BEGIN SUPPLIED DATA
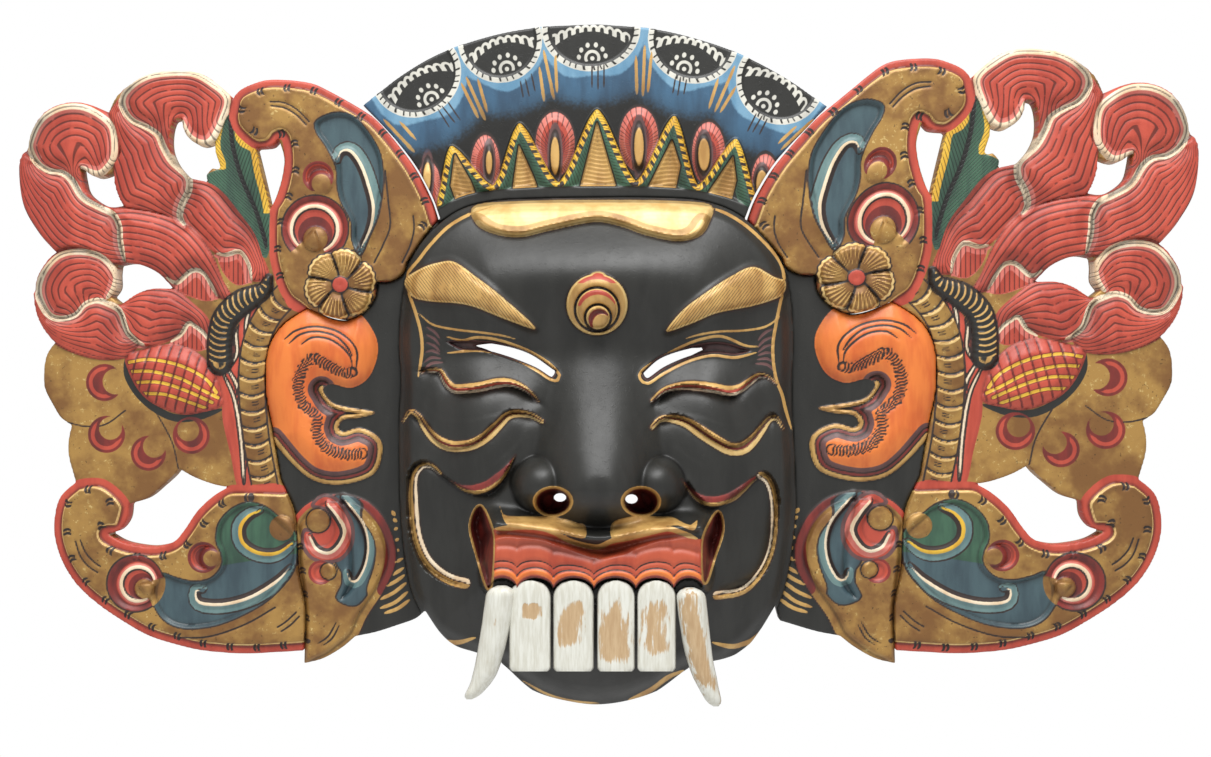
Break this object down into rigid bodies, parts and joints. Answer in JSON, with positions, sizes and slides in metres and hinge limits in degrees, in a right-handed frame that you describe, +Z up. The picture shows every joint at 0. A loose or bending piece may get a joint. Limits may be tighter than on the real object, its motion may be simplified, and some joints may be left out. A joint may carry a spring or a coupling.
{
  "type": "carved guardian wall mask",
  "caption": "Carved and painted wooden guardian mask with a fan-shaped crown, bulging nose, tusks, pierced eye slits and a scrolled wing on each side, made to hang on a wall.",
  "frame": {"origin": "a point on the flat back of the crown board, on the face's middle line, where the mask hangs on its wall", "axes": "+Z up, -Y out of the wall towards the viewer, +X to the viewer's right; the wall is the plane Y = 0"},
  "size_m": [0.9974, 0.1168, 0.5765],
  "materials": {
    "centre_paint": "black lacquer paint over carved wood, with worn antique gold, orange ears and worn white teeth",
    "wing_paint": "satin coral red, antique gold, black and green paint over carved wood, rubbed at the edges"
  },
  "bodies": {
    "root": {"centre": "centre_paint", "wing_left": "wing_paint", "wing_right": "wing_paint"}
  },
  "joints": []
}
END SUPPLIED DATA
● **TASK OBJECTIVE**
Set down the listing above in full, please, exactly as it appears.

● **WRITTEN SOLUTION**
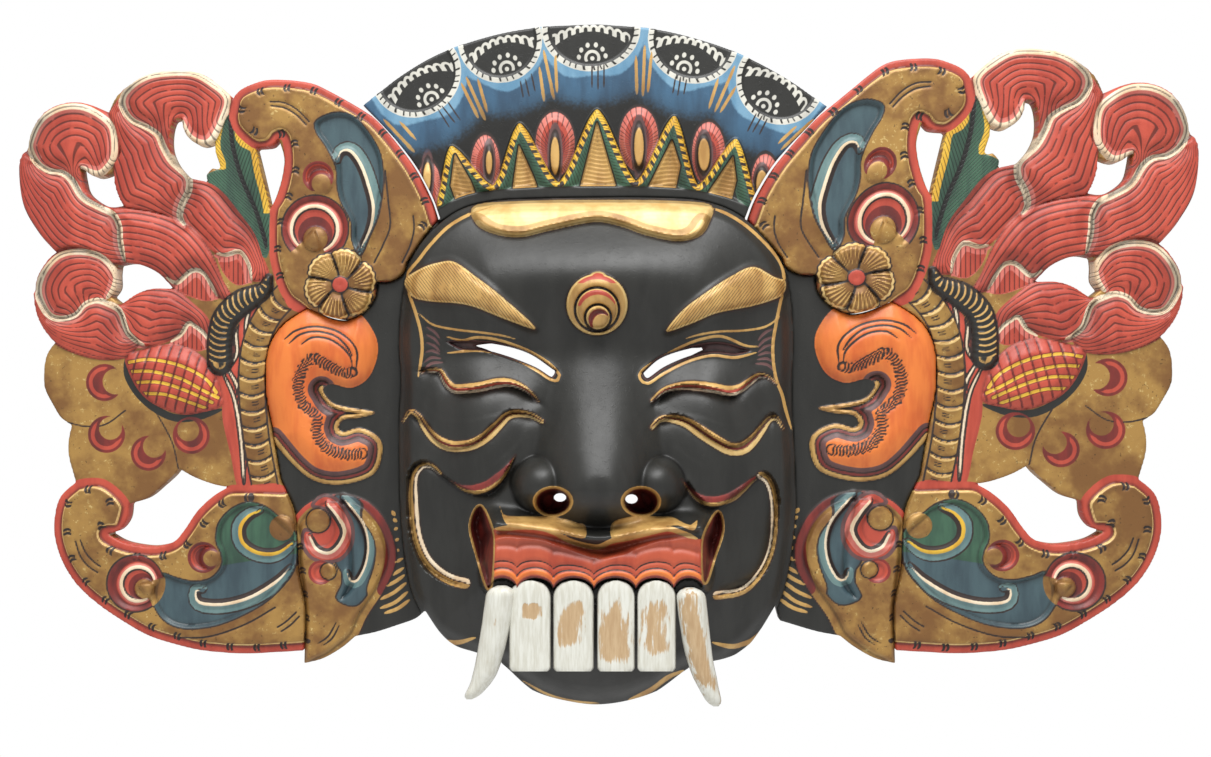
Break this object down into rigid bodies, parts and joints. Answer in JSON, with positions, sizes and slides in metres and hinge limits in degrees, in a right-handed frame that you describe, +Z up. The picture shows every joint at 0. A loose or bending piece may get a joint. Limits may be tighter than on the real object, its motion may be simplified, and some joints may be left out. A joint may carry a spring or a coupling.
{
  "type": "carved guardian wall mask",
  "caption": "Carved and painted wooden guardian mask with a fan-shaped crown, bulging nose, tusks, pierced eye slits and a scrolled wing on each side, made to hang on a wall.",
  "frame": {"origin": "a point on the flat back of the crown board, on the face's middle line, where the mask hangs on its wall", "axes": "+Z up, -Y out of the wall towards the viewer, +X to the viewer's right; the wall is the plane Y = 0"},
  "size_m": [0.9974, 0.1168, 0.5765],
  "materials": {
    "centre_paint": "black lacquer paint over carved wood, with worn antique gold, orange ears and worn white teeth",
    "wing_paint": "satin coral red, antique gold, black and green paint over carved wood, rubbed at the edges"
  },
  "bodies": {
    "root": {"centre": "centre_paint", "wing_left": "wing_paint", "wing_right": "wing_paint"}
  },
  "joints": []
}